The Champion |
Readying for battle, the champion
checks weapons, adjusts armor, ties back
hair. Her hands, dextrous from weaving, coaxing
crops from the soil, soothing children, now grip
warrior's blades. Striding to the cliff where fate
waits like a patient reptile anticipating dawn,
she discards the villagers' charms and tokens, keeps
one leaf from the sprawling tree she climbed as a child.
The dragon appears, unthinkably nimble, lighting like
a butterfly at the cliff's edge. Calm descends, she forfeits
her sword, empty hand drifting downward, a gesture that feels
like a dignified way to die.
The dragon's iris contains flecks of every human eye color
she has ever seen, gaudy bird feathers and glints of mica,
like an amalgam of rocks coalesced into a presence
with opinions.
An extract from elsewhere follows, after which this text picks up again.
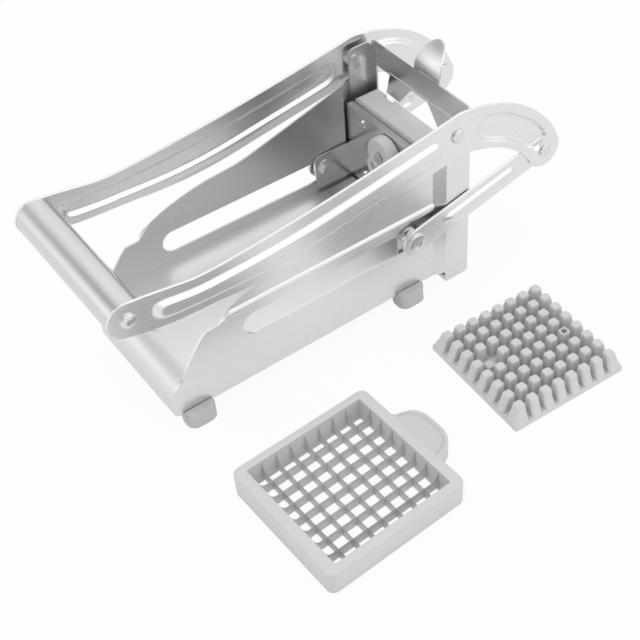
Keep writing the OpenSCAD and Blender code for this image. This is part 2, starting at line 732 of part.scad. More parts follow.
turn_z = between(carriage_low, carriage_top, turn_place_share);
rivet_places = [
    for (i = [-1, 1], share = [rivet_edge_share, 1 - rivet_edge_share])
        [i * opening * rivet_side_share, between(carriage_low, carriage_top, share)]
];
module block_rivets() {
    color(steel) placed() for (at = rivet_places) translate([plate_front_x, at[0], at[1]]) rotate([0, 90, 0])
        union() {
            cylinder(r = block_rivet_r, h = sheet_t, $fn = small_fn);
            translate([0, 0, -rivet_head_h / 2])
                cylinder(r = block_rivet_r * block_rivet_head_share, h = rivet_head_h / 2, $fn = small_fn);
        }
}

coarse_pin = coarse_pitch - blade_t - 2 * seat_gap;
block_low = insert_mid_z + (coarse_n / 2 - pin_rows) * coarse_pitch + seat_gap;
module pusher_block() {
    color(plastic) placed() union() {
        box(plate_x, plate_x + block_t, -opening / 2, opening / 2, block_low, insert_mid_z + opening / 2);
        for (i = [0:coarse_n - 1], j = [coarse_n - pin_rows:coarse_n - 1])
            translate([0, 0, insert_mid_z]) translate([0, i + 1 / 2, j + 1 / 2] * coarse_pitch)
                translate([0, -opening / 2, -opening / 2])
                box(plate_x + block_t, plate_x + block_t + pin_len,
                    -coarse_pin / 2, coarse_pin / 2, -coarse_pin / 2, coarse_pin / 2);
    }
}

// The bush fills the guide slot between cheek and link bar
bush_out = panel_out - side_gap;
module slot_bush(side) {
    color(steel) placed() difference() {
        side_rod(side, stud_x, slot_z, bush_r, cheek_out, bush_out);
        side_rod(side, stud_x, slot_z, stud_r, cheek_out - overrun, bush_out + overrun);
    }
}
module slot_bush_near() slot_bush(-1);
module slot_bush_far() slot_bush(1);

module slot_nut(side) {
    color(steel) placed() union() {
        side_rod(side, stud_x, slot_z, stud_r, cheek_in - nut_h, bush_out);
        side_rod(side, stud_x, slot_z, washer_r, cheek_in - sheet_t / 2, cheek_in);
        translate([stud_x, min(side * (cheek_in - nut_h), side * (cheek_in - sheet_t / 2)), slot_z])
            rotate([-90, 0, 0]) cylinder(r = nut_r, h = nut_h - sheet_t / 2, $fn = 6);
    }
}
module slot_nut_near() slot_nut(-1);
module slot_nut_far() slot_nut(1);

turn_back_x = plate_front_x - side_gap;
turn_front_x = turn_back_x - turn_t;
turn_lobe_turn = 32;
module turn_pin() {
    color(steel) placed() translate([turn_front_x - sheet_t, 0, turn_z]) rotate([0, 90, 0]) union() {
        cylinder(r = turn_pin_r, h = plate_x - turn_front_x + sheet_t, $fn = small_fn);
        cylinder(r = turn_pin_r * turn_head_share, h = sheet_t - fit_gap, $fn = small_fn);
    }
}
module thumb_turn() {
    color(plastic) placed() translate([turn_front_x, 0, turn_z]) rotate([turn_lobe_turn, 0, 0])
    difference() {
        union() {
            rotate([0, 90, 0]) cylinder(r = turn_r, h = turn_t, $fn = round_fn);
            translate([turn_t * (1 - ring_t_share), 0, -turn_reach]) rotate([0, 90, 0])
                cylinder(r = turn_ring_r, h = turn_t * ring_t_share, $fn = round_fn);
        }
        translate([-overrun, 0, 0]) rotate([0, 90, 0])
            cylinder(r = turn_pin_r + fit_gap, h = turn_t + 2 * overrun, $fn = small_fn);
        translate([-overrun, 0, -turn_reach]) rotate([0, 90, 0])
            cylinder(r = turn_ring_r * ring_hole_share, h = turn_t + 2 * overrun, $fn = small_fn);
    }
}

// Blade frames

// Rounded square frame round the origin, standing on the XY plane
module ring_frame(w, d, t) {
    difference() {
        union() {
            box(-w / 2 + insert_r, w / 2 - insert_r, -d / 2, d / 2, 0, t);
            box(-w / 2, w / 2, -d / 2 + insert_r, d / 2 - insert_r, 0, t);
            for (i = [-1, 1], j = [-1, 1]) translate([i * (w / 2 - insert_r), j * (d / 2 - insert_r), 0])
                cylinder(r = insert_r, h = t, $fn = small_fn);
        }
        box(-opening / 2, opening / 2, -opening / 2, opening / 2, -overrun, t + overrun);
    }
}
// Row of blades along X, side by side in Y
module blade_row(n, pitch, z0) {
    for (i = [1:n - 1]) translate([0, i * pitch - opening / 2, 0])
        box(-opening / 2, opening / 2, -blade_t / 2, blade_t / 2, z0, z0 + blade_d);
}
module mounted() placed() translate([insert_x, 0, insert_mid_z]) rotate([0, 90, 0]) children();
module blade_frame() {
    color(plastic) mounted() difference() {
        ring_frame(insert_h, insert_w, insert_t);
        for (side = [-1, 1]) translate([-insert_h / 2, side * tongue_tip_y, insert_t - notch_r / 2])
            cylinder(r = notch_r, h = insert_t, $fn = small_fn);
    }
}
module upright_blades() {
    color(steel) mounted() blade_row(coarse_n, coarse_pitch, insert_t / 2 - blade_d);
}
module cross_blades() {
    color(steel) mounted() rotate([0, 0, 90]) blade_row(coarse_n, coarse_pitch, insert_t / 2);
}

module loose_frame_place()
    placed() translate([-loose_frame_dx, -loose_frame_dy, 0]) rotate([0, 0, loose_frame_turn]) children();
function tab_points(side) = [for (s = tab_shares) [loose_h / 2 + s[0] * tab_len, side * s[1] * tab_half]];
module loose_blade_frame() {
    color(plastic) loose_frame_place() union() {
        ring_frame(loose_h, loose_w, loose_t);
        linear_extrude(tab_t) polygon(concat(
            [[(loose_h - loose_end_rim) / 2, -tab_half]],
            curve(concat(tab_points(-1), back(tab_points(1)))),
            [[(loose_h - loose_end_rim) / 2, tab_half]]
        ));
    }
}
module loose_long_blades() {
    color(steel) loose_frame_place() blade_row(fine_n, fine_pitch, loose_t / 2);
}
module loose_cross_blades() {
    color(steel) loose_frame_place() rotate([0, 0, 90]) blade_row(fine_n, fine_pitch, loose_t / 2 - blade_d);
}

module loose_pusher_block() {
    half = loose_plate / 2;
    pin = fine_pitch - loose_pin_gap;
    color(plastic) placed() translate([-loose_block_dx, -loose_block_dy, 0]) rotate([0, 0, -loose_block_turn])
    union() {
        box(-half, half, -half, half, 0, loose_plate_t);
        for (i = [0:fine_n - 1], j = [0:fine_n - 1])
            translate([i - (fine_n - 1) / 2, j - (fine_n - 1) / 2, 0] * fine_pitch)
                box(-pin / 2, pin / 2, -pin / 2, pin / 2, loose_plate_t, loose_plate_t + loose_pin_len);
    }
}

near_side();
far_side();
front_apron();
deck();
blade_sill();
crossbar();
thumb_tab();
foot_front_near();
foot_front_far();
foot_rear_near();
foot_rear_far();
pivot_rivet_near();
pivot_rivet_far();
blade_frame();
upright_blades();
cross_blades();
lever_arm_near();
lever_arm_far();
handle_tube();
handle_rod();
handle_cap_near();
handle_cap_far();
link_rivet_near();
link_rivet_far();
link_bar_near();
link_bar_far();
link_stud_near();
link_stud_far();
carriage();
pusher_block();
slot_bush_near();
slot_bush_far();
slot_nut_near();
slot_nut_far();
block_rivets();
turn_pin();
thumb_turn();
loose_blade_frame();
loose_long_blades();
loose_cross_blades();
loose_pusher_block();
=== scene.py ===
import json
import math

import bpy
import numpy as np
from mathutils import Matrix, Vector


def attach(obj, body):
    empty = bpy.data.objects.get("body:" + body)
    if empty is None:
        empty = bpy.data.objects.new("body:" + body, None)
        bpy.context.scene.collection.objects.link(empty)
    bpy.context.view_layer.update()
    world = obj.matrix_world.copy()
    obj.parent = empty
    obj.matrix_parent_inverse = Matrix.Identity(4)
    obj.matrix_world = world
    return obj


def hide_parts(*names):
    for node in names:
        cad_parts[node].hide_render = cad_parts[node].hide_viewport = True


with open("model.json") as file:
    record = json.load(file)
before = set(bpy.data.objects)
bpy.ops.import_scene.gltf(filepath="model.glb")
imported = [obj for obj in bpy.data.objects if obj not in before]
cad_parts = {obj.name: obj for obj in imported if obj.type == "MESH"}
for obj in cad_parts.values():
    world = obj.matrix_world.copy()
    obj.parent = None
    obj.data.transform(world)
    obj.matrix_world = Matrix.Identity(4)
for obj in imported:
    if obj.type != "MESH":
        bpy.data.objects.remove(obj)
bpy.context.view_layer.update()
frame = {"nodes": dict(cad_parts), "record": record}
NODES = frame["nodes"]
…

The oval narrows—a house cat reacting to the sun—
but she is drab and devoid of superiority. Warmth fades as the
dragon inhales, she exhales toward its nostrils, years of
exchanging breath with horses kicking in.
The rasp of her in the dragon-dominated stillness sparks fear
at last, tremors agonizingly perceptible, her lids sting from
staring, hands rising like a request.
Dragon-whisker scrapes her palm, she touches mammalian
heat, the dragon's chin whitening at the pressure of her infantile
grip. Her hand released, fingertips chapped, the now distant dragon
a glowing planet floating above the horizon, immobile by choice.
The champion knows she is free, absolved of expectations.
With her intact hand she loosens her hair.